The 12th century Arab writer Ibn Al Awam, whom resided in Andalusia, southern Spain, described in his writings two varieties of carrots he encountered there: A red carrot which he claimed was tasty and juicy and the other, a yellow and green carrot which he asserted was coarser and of inferior flavour.
He wrote that carrots were served with a dressing of oil and vinegar or added to vegetables and cereals.
The carrot rapidly spread across Europe from Spain into Holland then France and ultimately a century later it arrived in England during the reign of Queen Elizabeth 1 (1533-1603), introduced by the Flemings, who took refuge there from the persecutions of Philip 11 of Spain, bringing with it its French name "carotte".
Over time, carrots became part of culinary usage during Elizabethan times, but the yellow forms proved more popular than the purple as these turned brown and mushy when cooked.

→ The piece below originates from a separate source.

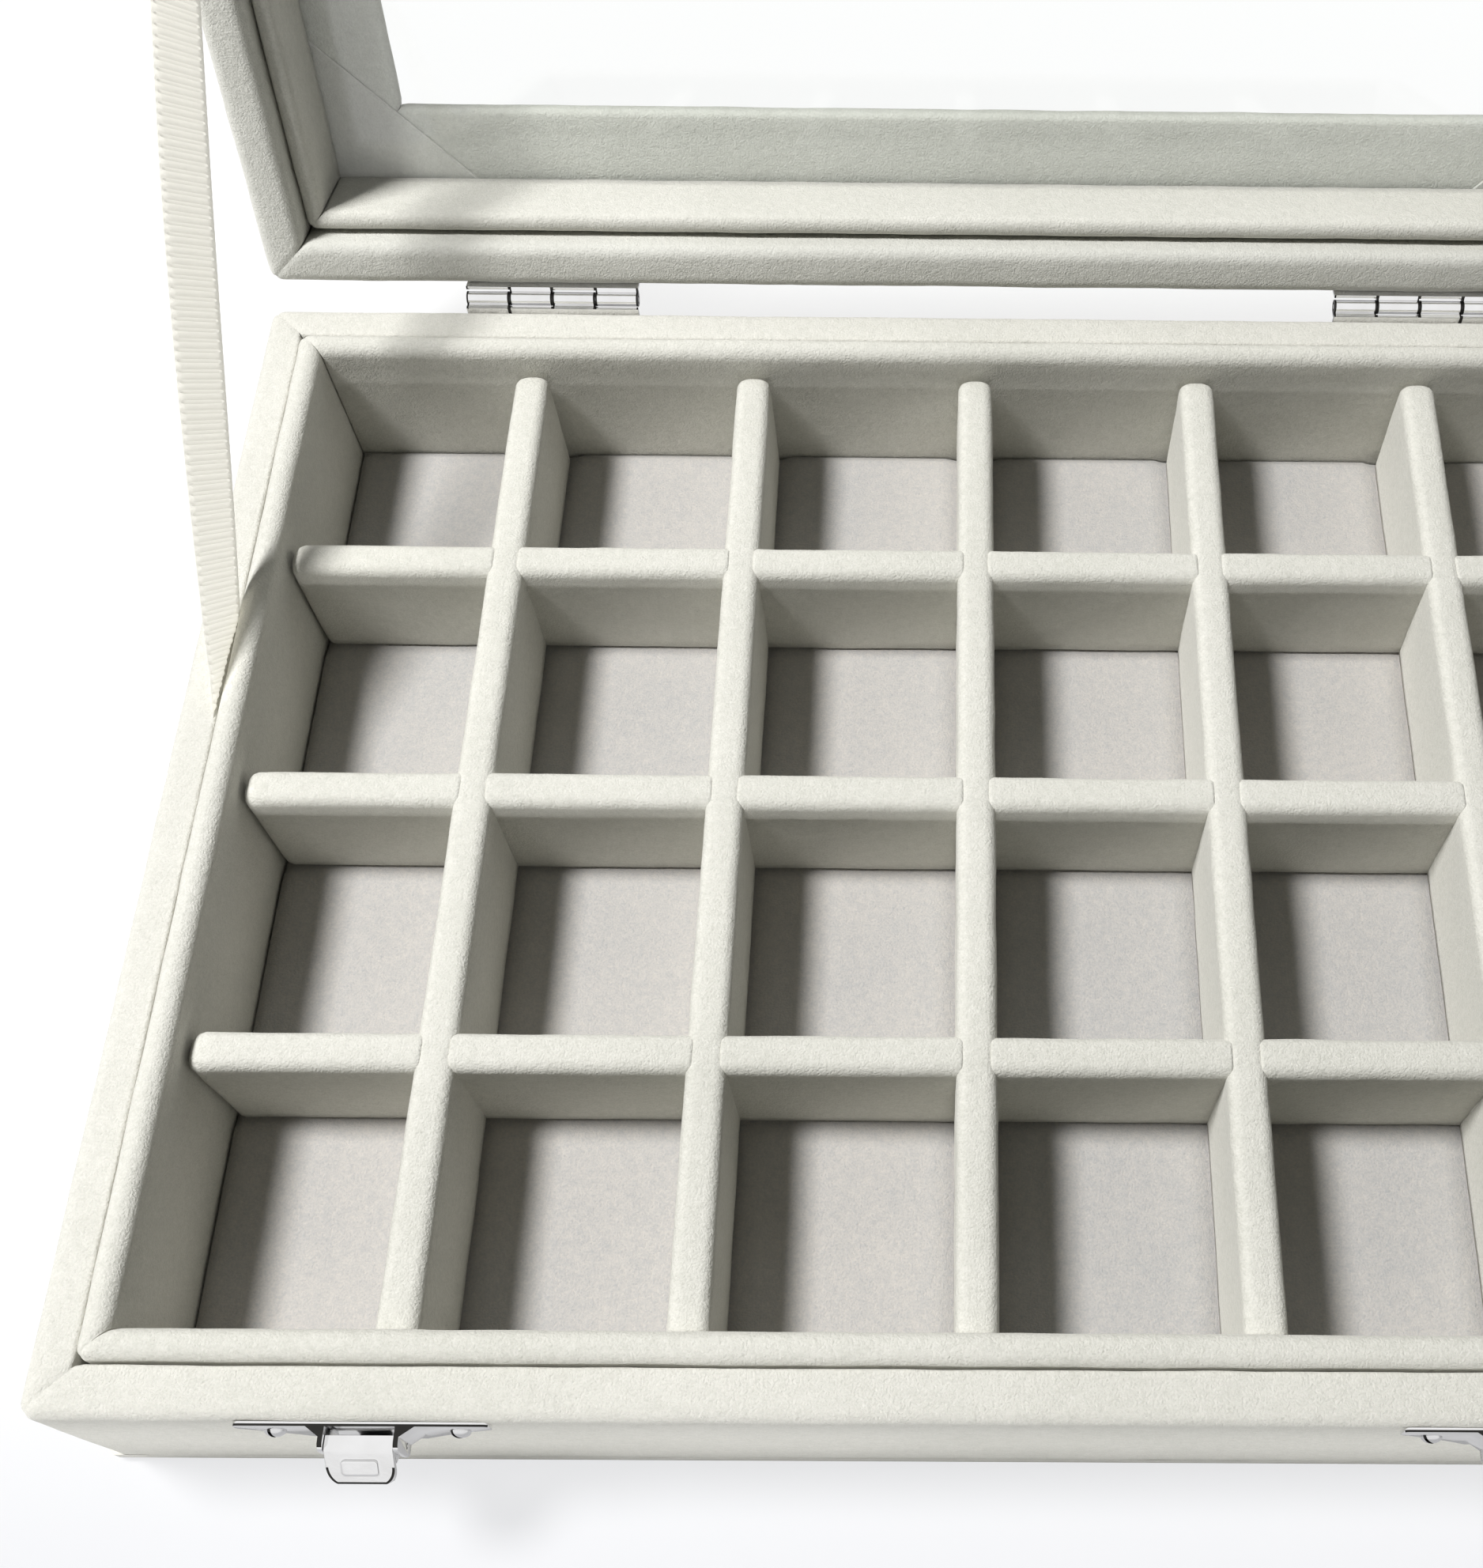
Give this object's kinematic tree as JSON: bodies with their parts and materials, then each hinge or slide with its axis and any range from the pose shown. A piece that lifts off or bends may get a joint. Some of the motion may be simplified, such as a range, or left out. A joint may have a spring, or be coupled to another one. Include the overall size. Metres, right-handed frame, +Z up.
{
  "type": "jewelry organizer box",
  "caption": "Velvet-covered jewelry tray with a grid of ring cells, a hinged glass-windowed lid held open by a ribbon, and press latches.",
  "frame": {"origin": "middle of the underside of the base, on the table", "axes": "+X to the right along the hinges, +Y from the latches to the hinges, +Z up"},
  "size_m": [0.35, 0.3832, 0.3084],
  "materials": {
    "velvet_case": "short-pile cream velvet over board",
    "velvet_liner": "short-pile cream velvet over padded board",
    "velvet_floor": "short-pile cream velvet over a padded board",
    "base_paper": "flocked paper over board",
    "window_glass": "clear float glass",
    "ribbon": "cream grosgrain ribbon",
    "nickel": "bright nickel-plated sheet steel",
    "spring_steel": "spring steel",
    "screw_steel": "bright nickel-plated screws and nails"
  },
  "bodies": {
    "base": {"base_wall_front": "velvet_case", "base_wall_back": "velvet_case", "base_wall_left": "velvet_case", "base_wall_right": "velvet_case", "base_liner_front": "velvet_liner", "base_liner_back": "velvet_liner", "base_liner_left": "velvet_liner", "base_liner_right": "velvet_liner", "long_divider_1": "velvet_liner", "long_divider_2": "velvet_liner", "long_divider_3": "velvet_liner", "long_divider_4": "velvet_liner", "long_divider_5": "velvet_liner", "cross_divider_1": "velvet_liner", "cross_divider_2": "velvet_liner", "cross_divider_3": "velvet_liner", "floor_pad": "velvet_floor", "base_bottom": "base_paper", "ribbon_stay": "ribbon", "hinge_left_base_leaf": "nickel", "hinge_left_pin": "nickel", "hinge_right_base_leaf": "nickel", "hinge_right_pin": "nickel", "latch_left_plate": "nickel", "latch_left_pin": "nickel", "latch_left_spring": "spring_steel", "latch_right_plate": "nickel", "latch_right_pin": "nickel", "latch_right_spring": "spring_steel", "hinge_nails_base": "screw_steel", "latch_screws_base": "screw_steel"},
    "lid": {"lid_rail_front": "velvet_case", "lid_rail_back": "velvet_case", "lid_rail_left": "velvet_case", "lid_rail_right": "velvet_case", "lid_liner_front": "velvet_liner", "lid_liner_back": "velvet_liner", "lid_liner_left": "velvet_liner", "lid_liner_right": "velvet_liner", "lid_corner_front_left": "velvet_case", "lid_corner_front_right": "velvet_case", "lid_corner_back_left": "velvet_case", "lid_corner_back_right": "velvet_case", "glass_pane": "window_glass", "hinge_left_lid_leaf": "nickel", "hinge_right_lid_leaf": "nickel", "hinge_nails_lid": "screw_steel", "latch_screws_lid": "screw_steel", "latch_left_keeper": "nickel", "latch_right_keeper": "nickel"},
    "latch_lever_left": {"latch_left_lever": "nickel"},
    "latch_lever_right": {"latch_right_lever": "nickel"}
  },
  "joints": [
    {"name": "lid_hinge", "type": "hinge", "parent": "base", "child": "lid", "pos_m": [0, 0.1345, 0.0494], "axis": [1, 0, 0], "range_deg": [0, 107], "deforming": ["ribbon_stay"]},
    {"name": "latch_left_press", "type": "hinge", "parent": "base", "child": "latch_lever_left", "pos_m": [-0.1121, -0.1347, 0.04], "axis": [1, 0, 0], "range_deg": [0, 15], "stiffness_Nm_per_rad": 0.03, "springref_deg": -17.19, "deforming": ["latch_left_spring"]},
    {"name": "latch_right_press", "type": "hinge", "parent": "base", "child": "latch_lever_right", "pos_m": [0.1009, -0.1347, 0.04], "axis": [1, 0, 0], "range_deg": [0, 15], "stiffness_Nm_per_rad": 0.03, "springref_deg": -17.19, "deforming": ["latch_right_spring"]}
  ]
}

They also imparted their colour to anything else that was cooked in the same vessel!
During the Middle Ages, doctors prescribed carrots as a cure for every imaginable ailment, from syphilis to dog bites!
With the arrival of the 16th century, virtually all botanists and garden writers across Europe were familiar with the carrot and were writing about the many varieties, embracing the red and yellow varieties in England and purple and red forms in France.
The modern carrot was imbued with a sweet flavour and orange colour by the patriotic Dutch agricultural scientists and growers in the 1500s.
They exploited by experimentation a mutant, insipid yellow carrot seed from North Africa resulting in improved roots and cross-bred them with red forms containing anthocyanin, to breed a carrot in the colour of the House of Orange, the Dutch Royal Family, which became the vegetable of the Royal Household.
The King of the time was William I of Orange (1533-84), also known as William the Silent.
It is believed that the orange carrot was bred in Holland as a tribute to William 1 of Orange during the Dutch struggle for independence from Spain in the 16th century.
Thus the orange carrot had arrived, crisp, juicy and full of flavour, but especially rich in the goodness of beta carotene.